Though Aranha reads surgical journals a few nights a week, he makes certain to work out every day. He does 25 minutes of Richard Simmons’ aerobic exercises that he memorized from a book, followed by 20 minutes of pedaling on an exercise bicycle. He has kept at this for the past 12 years.

These days he manages to squeeze in a 45-minute piano lesson on Monday nights. He and Rosemary drive to Hendricks Pianos in Downers Grove for a joint session in folk and classical music.

“It helps me keep the fingers flexible,” Aranha explained. “It’s an important thing you need in surgery.”

“For him, it’s therapy to come home and resume some normal life,” said Rosemary, a trim woman with chin-length black hair. But, she continued, “if his patient requires for him to be there , he has to go.
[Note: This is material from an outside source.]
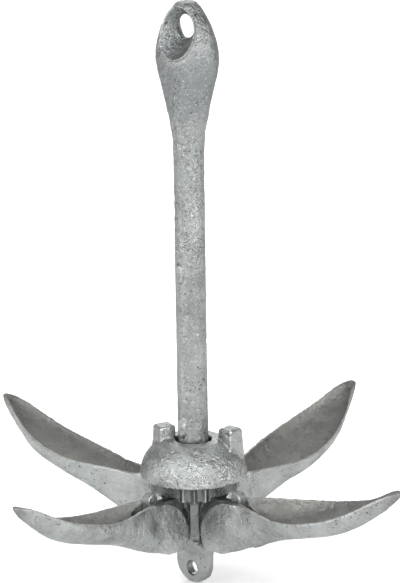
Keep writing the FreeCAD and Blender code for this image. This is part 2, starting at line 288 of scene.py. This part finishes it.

That’s his priority–serving the patient.”

Aranha has had to make compromises in balancing career and family.

Always an admirer of doctors such as Albert Schweitzer who helped people in undeveloped parts of the world, Aranha is considering philanthropic work after his retirement. He might volunteer for Americares, the Connecticut-based non-profit foundation that sends medicines, medical supplies and personnel on one-week to three-month stints throughout the world to train local health professionals and develop new programs.

From 1979 to 1988, he served the Visitation Church in Elmhurst as lector, usher and Eucharistic minister for three years each.

“Dr. Aranha is honest, straightforward, pleasant, easy to talk with. He does not talk down to people but talks with them,” said Dr. Herbert Greenlee, professor emeritus of surgery at Loyola University’s Stritch School of Medicine, who was chief of the surgical service at Hines during part of Aranha’s residency there.

Medical students and residents also consider Aranha an “approachable figure,” said Dr. Peter Rantis, who assisted Aranha in Bernardin’s operation before completing his residency at Loyola in June. “He’s definitely one of the favorites. He cares about our lives outside the hospital.”

Aranha’s children are proud of their father’s accomplishments. Robert and Shawn took turns taping his appearances on the local TV news.

“We continually tape whatever we can–first of all, for our family to remember the significant event in all our lives, and secondly, to share this event with our relatives who cannot join us,” Shawn said.

Aranha said he will copy all the segments onto one videocassette tape and send it to his parents, who will pass it along to relatives in India.

As for the medal, the cardinal’s gift, he said: “I will display it prominently in the house.”